Thea Klaeboe Aarrestad (ETH)

Pushing the limits of real-time ML: Nanosecond inference for Physics Discovery at the Large Hadron Collider

 

Abstract:
At the CERN Large Hadron Collider (LHC), high-energy proton collisions generate O(10,000) exabytes of raw data annually. To manage this immense data volume while adhering to computational and storage limitations, real-time event filtering systems must process millions of proton-proton collisions per second, utilising a staged system of FPGAs, CPUs and GPUs to perform efficient reconstruction and decision-making. Within a few microseconds, over 98% of the collision data must be discarded both rapidly and accurately. As the LHC transitions to its high luminosity phase (HL-LHC), these systems - situated in radiation-shielded caverns one hundred meters underground - will confront data rates equivalent to 5% of global internet traffic, combined with unprecedented data complexity.
To maintain data integrity for meaningful physics analyses, highly optimized machine learning (ML) algorithms are being employed for real-time data processing. This demands the development of novel methods and tools to achieve extreme throughput, ultra-low latency, and low-power inference on specialized hardware.
In this presentation, we will discuss how real-time ML techniques are employed to process and filter vast amounts of data, enhancing physics signal acceptance. We will explore state-of-the-art methods for designing and deploying high-speed ML algorithms on FPGAs, ASICs, and GPUs.

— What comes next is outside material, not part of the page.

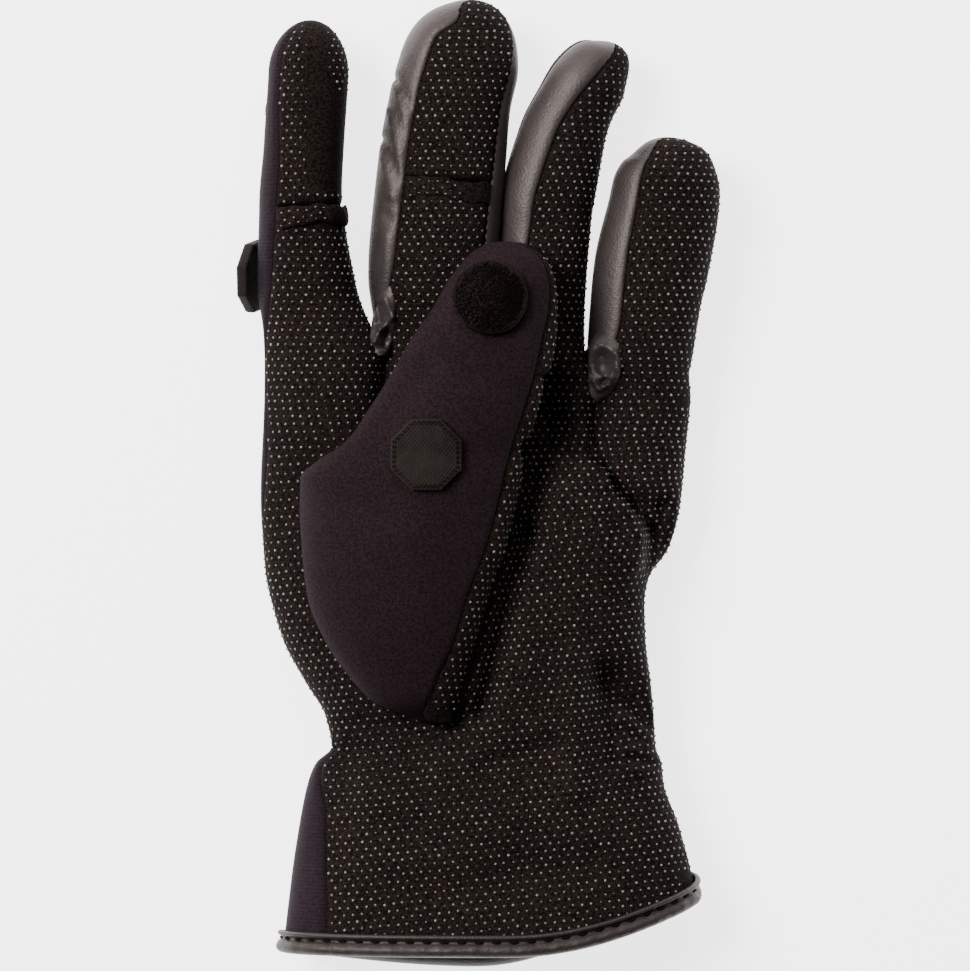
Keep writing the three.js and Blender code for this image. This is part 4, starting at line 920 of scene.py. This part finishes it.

Lastly, we will examine the applications of real-time inference in particle physics experiments and its critical role in facilitating the discovery of New Physics.


Bio:
Thea Klaeboe Aarrestad is a fellow at the Institute for Particle Physics and Astrophysics at ETH Zürich. She holds a PhD in Particle Physics from the University of Zürich and has worked as a research fellow at CERN in Geneva before moving to ETH. Her research centers on how Machine Learning can be applied to particle physics problems, especially focusing on using real-time Machine Learning (ML) and anomaly detection for discovering new physics phenomena. She has worked on tools for performing low-power, nanosecond ML inference on field-programmable gate arrays (FPGAs), as well as developing new ML-based methods for collecting and analysing proton collision data at the CERN Large Hadron Collider. She holds several publications in the topics of machine learning and particle physics in journals like Nature Machine Intelligence, PRL and JHEP. She also coordinates the Fast Machine Learning for Science Laboratory and the Targeted Systems Group within the Accelerated AI Algorithms for Data-Driven Discovery (A3D3) Institute.



Wednesday Keynote

Christos Kozyrakis (Stanford University)

The State of Hardware

 

Abstract:
If data is the new oil, hardware is the essential technology to unlocks its value. In this talk, we will review the constraints of semiconductor technology and the emerging trends in AI training and inference that are redefining hardware architecture. We will delve into the energy tradeoffs in compute and memory, and their implications hardware in the near term. Finally, we will present insights on how other data-intensive workloads can benefit from AI chips and systems and potentially drive the evolution of future hardware technology.


Bio:
Christos Kozyrakis is a professor of Electrical Engineering and Computer Science at Stanford University and a researcher in the computer architecture group at Nvidia Research. He is currently working on cloud computing technology, systems design for artificial intelligence, and artificial intelligence for systems design. Christos holds a PhD from UC Berkeley. He is a fellow of the ACM and the IEEE. He has received the ACM SIGARCH Maurice Wilkes Award, the ISCA Influential Paper Award, the ASPLOS Influential Paper Award, the NSF Career Award, the Okawa Foundation Research Grant, and faculty awards by IBM, Microsoft, and Google.